Dr Valavanis said: “Developing terahertz instrumentation will allow for the first lab-studies of key atmospheric reactions and underpin future satellite missions. An Earth-observing terahertz satellite would enable a more detailed study of climate and space-weather effects in the upper atmosphere, informing future climate predictions.
“The same gas-sensing technology has enormous industrial and clinical potential, including testing new clean-diesel vehicles, and advancing our ability to diagnose diseases without invasive surgical tests.”
UK Research and Innovation Chief Executive Professor Sir Mark Walport said: “The Future Leaders Fellowships offer long-term support for the most talented researchers and innovators. Fellows will be encouraged to be adventurous in tackling tough and important research questions and opportunities for innovation.

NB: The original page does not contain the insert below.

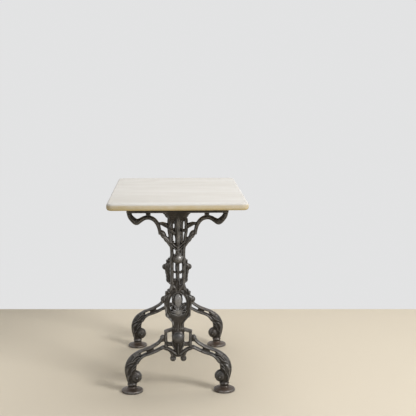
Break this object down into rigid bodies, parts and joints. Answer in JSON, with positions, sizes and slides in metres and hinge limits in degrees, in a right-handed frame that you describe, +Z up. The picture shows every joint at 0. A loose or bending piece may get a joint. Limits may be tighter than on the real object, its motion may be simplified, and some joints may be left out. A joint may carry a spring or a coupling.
{
  "type": "bistro table",
  "caption": "Rectangular marble-topped bistro table on pierced cast-iron end frames with scroll legs and disc feet, tied by a low stretcher bar.",
  "frame": {"origin": "on the floor under the middle of the slab", "axes": "+Z up, +Y along the slab's long side, +X across it, in the plane of an end frame"},
  "size_m": [0.5, 0.8, 0.72],
  "materials": {
    "cast_iron": "aged, oiled dark brown-grey with a soft sheen",
    "iron_hardware": "the same dark brown-grey, worn on the edges",
    "marble": "polished off-white, with a tan edge",
    "felt": "grey-brown pressed felt"
  },
  "bodies": {
    "root": {"marble_top": "marble", "front_end_frame": "cast_iron", "back_end_frame": "cast_iron", "stretcher_bar": "iron_hardware", "front_stretcher_washer": "iron_hardware", "back_stretcher_washer": "iron_hardware", "front_cap_nut": "iron_hardware", "back_cap_nut": "iron_hardware", "left_top_rail": "iron_hardware", "right_top_rail": "iron_hardware", "rail_screw_front_left": "iron_hardware", "rail_screw_front_right": "iron_hardware", "rail_screw_back_left": "iron_hardware", "rail_screw_back_right": "iron_hardware", "top_pad_front_left": "felt", "top_pad_front_right": "felt", "top_pad_back_left": "felt", "top_pad_back_right": "felt"}
  },
  "joints": []
}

“The Fellowships offer opportunities to move across disciplinary boundaries and between academia and industry. These Fellowships will enable us to grow the strong supply of talented individuals needed to ensure that UK research and innovation continues to be world leading.”
UKRI’s flagship £900 million fund will provide enhanced flexibility ensuring the UK can attract and support the very best talent.
The fellows’ ground-breaking work also forms a key part of maintaining the UK’s status at the forefront of cutting-edge research and innovation long into the future. The UK is already a research superpower, producing six per cent of the world’s total research publications and 15 per cent of the world’s most highly-cited articles.
Addressing global challenges
The University of Leeds is a leader in addressing global challenges and has been ranked in the top three UK universities for global funding success.
Leeds has received more than £45 million from the Global Challenges Research Fund (GCRF) over the last five years and supports more than 70 GCRF research projects across 30 different countries.
These projects range from research to improve the quality of life for people in developing countries, to building communities, developing skills and combating disease.